The tunnels, flocks of sheep, V-shape of birds in the sky, rocks, colour of soil, dance of electricity wires and railway line—is it déjà-vu? Childhood memories surfeit and nostalgia sinks in my heart. I remember these scenes from my past travels, when i was a small kid, travelling with the family...has anything really changed? My family loved travelling and so did I. I got a chance to visit remote places like Tripura and tourist spots from all over India when i was very young. I loved watching outside the train window, to all the scenes passing by, and it all was like taped in my memory.
How fast am i moving? Why do i remember the 1st 14 years of my life much more vividly than the later ones? When you run mindlessly, all the pleasure is gone. The mirage of success is that it is the door way to another race. It’s an endless loop. “The most despicable man is man without a purpose”, Ayn Rand wrote. What purpose does having a purpose serve? All are ways of passing your life. Don’t do it and nothing would change.
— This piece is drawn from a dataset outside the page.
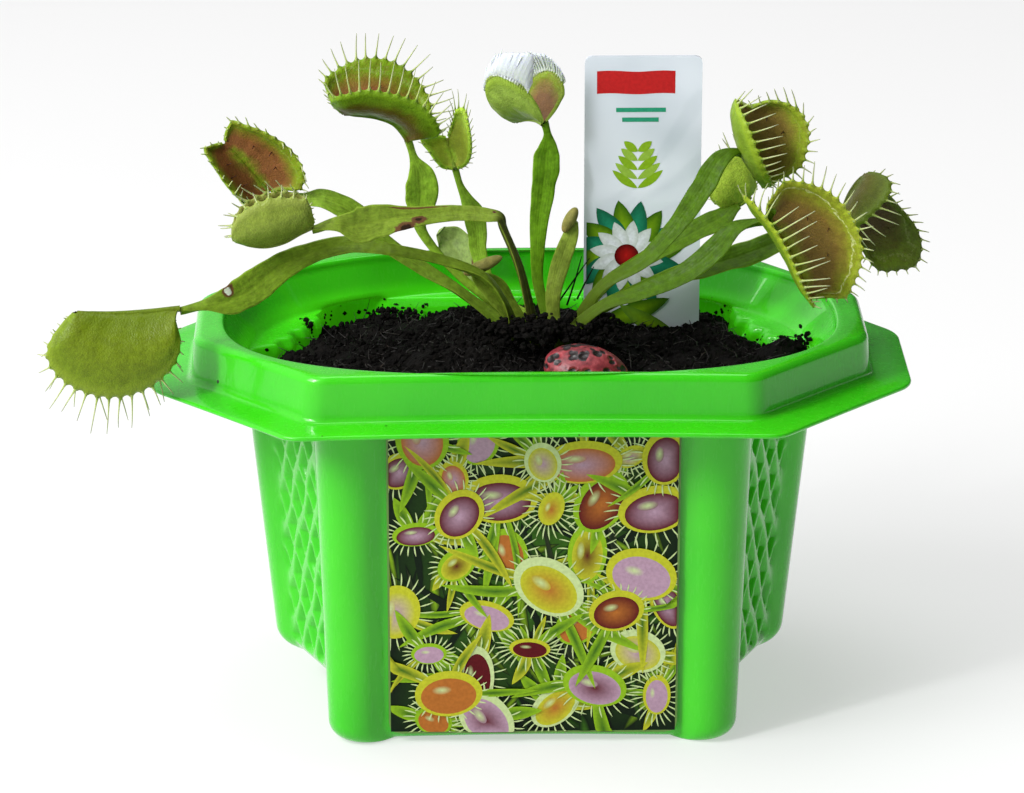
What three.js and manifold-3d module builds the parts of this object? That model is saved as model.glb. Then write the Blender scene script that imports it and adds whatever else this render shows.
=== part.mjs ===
// Potted venus flytrap: a green moulded pot with a stepped eight-sided rim, peat, a plant tag, a picture
// label, a spotted stone and thirteen leaves. Millimetres, +Z up, the floor at z = 0, the front towards -Y.
import * as THREE from "three";
import { mergeVertices } from "three/addons/utils/BufferGeometryUtils.js";
import Module from "manifold-3d";

const wasm = await Module();
wasm.setup();

// ---------------------------------------------------------------- driving dimensions

// Pot
const POT_HEIGHT = 79;
const FLANGE_UNDER = 69.2; // underside of the thin flange
const FLANGE_TOP = 70.1;
const LEDGE = 70.5; // step inside the pot, level with the flange
const LEDGE_WALL = 0.7; // wall left at the inner end of the ledge
const WALL = 1.3; // moulded sheet, measured along a ray from the axis
const RIM_SAG = 1.3; // the ends of the rim hang this much below its middle
const SAG_START = 55;
const SAG_FULL = 68;
const END_LIFT = 8.5; // underside of the two end bays above the floor
const FOOT_ROUND = 4; // rounding where the wall turns under
const FOOT_CHAMFER = 0.3; // where the first flat of that rounding ends, as a share of it
const FOOT_HALF_WIDTH = 39; // half width of the central foot
const FLOOR_SHEET = 1.5; // thickness of the moulded floor
const FOOT_SLOPE = 1.5; // lean of the side wall of the central foot

// Half sizes of the eight-sided outlines, and the length kept straight on the front and on the side
const TIER = { x: 65.5, y: 38.3, front: 42, side: 12.8 };
const FLANGE = { x: 73.9, y: 46.2, front: 46.3, side: 15 };
const CORNER_POWER = 42; // the higher, the sharper the corners of the outlines

// Rounding of the rim, from the flange over the top: how far outside the tier's outline, how high
const TIER_RINGS = [
  { outward: 1.8, z: FLANGE_TOP + 0.2 },
  { outward: 0.5, z: FLANGE_TOP + 1.6 },
  { outward: 0, z: POT_HEIGHT - 1.6 },
  { outward: -0.5, z: POT_HEIGHT - 0.5 },
];

// The oval opening, from its mouth down to the ledge: half sizes, how square the oval is, how high
const OPENING_RINGS = [
  { x: 59.7, y: 37.7, power: 2.45, z: POT_HEIGHT },
  { x: 58.9, y: 37, power: 2.45, z: POT_HEIGHT - 1 },
  { x: 55.6, y: 36, power: 2.3, z: LEDGE + 0.8 },
];

// Columns and panels at the floor and just under the flange: where the front and end columns stand and
// their radii, and how far the front panel and the net panel are from the axis
const FOOT = {
  z: 0,
  frontX: 34.3,
  frontY: 27.4,
  frontR: 5.5,
  endX: 44.3,
  endR: 5.3,
  panelY: 30.2,
  netD: 44.2,
};
const NECK = {
  z: 69,
  frontX: 35.2,
  frontY: 28.8,
  frontR: 6.9,
  endX: 51,
  endR: 5.4,
  panelY: 32.8,
  netD: 49,
};
const NET_NORMAL = { x: 0.904, y: 0.427 }; // outward direction of a net panel, before its sign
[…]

If it is satisfaction or pleasure or recognition one so desperately seek, then its all in the mind. You can be happy and satisfied without being known by anyone. Then what is your purpose?
Rat race is a necessary evil. Its just like a game. You win a point, you get happy, you lose, you try harder, but the game continues. You continue it because you enjoy playing it. May be you get tired of it sometimes, but have got so addicted that you can’t stay away from it much long. You take a rest, and come back again. You always feel in the end that you could have played it better. That is the fun of it...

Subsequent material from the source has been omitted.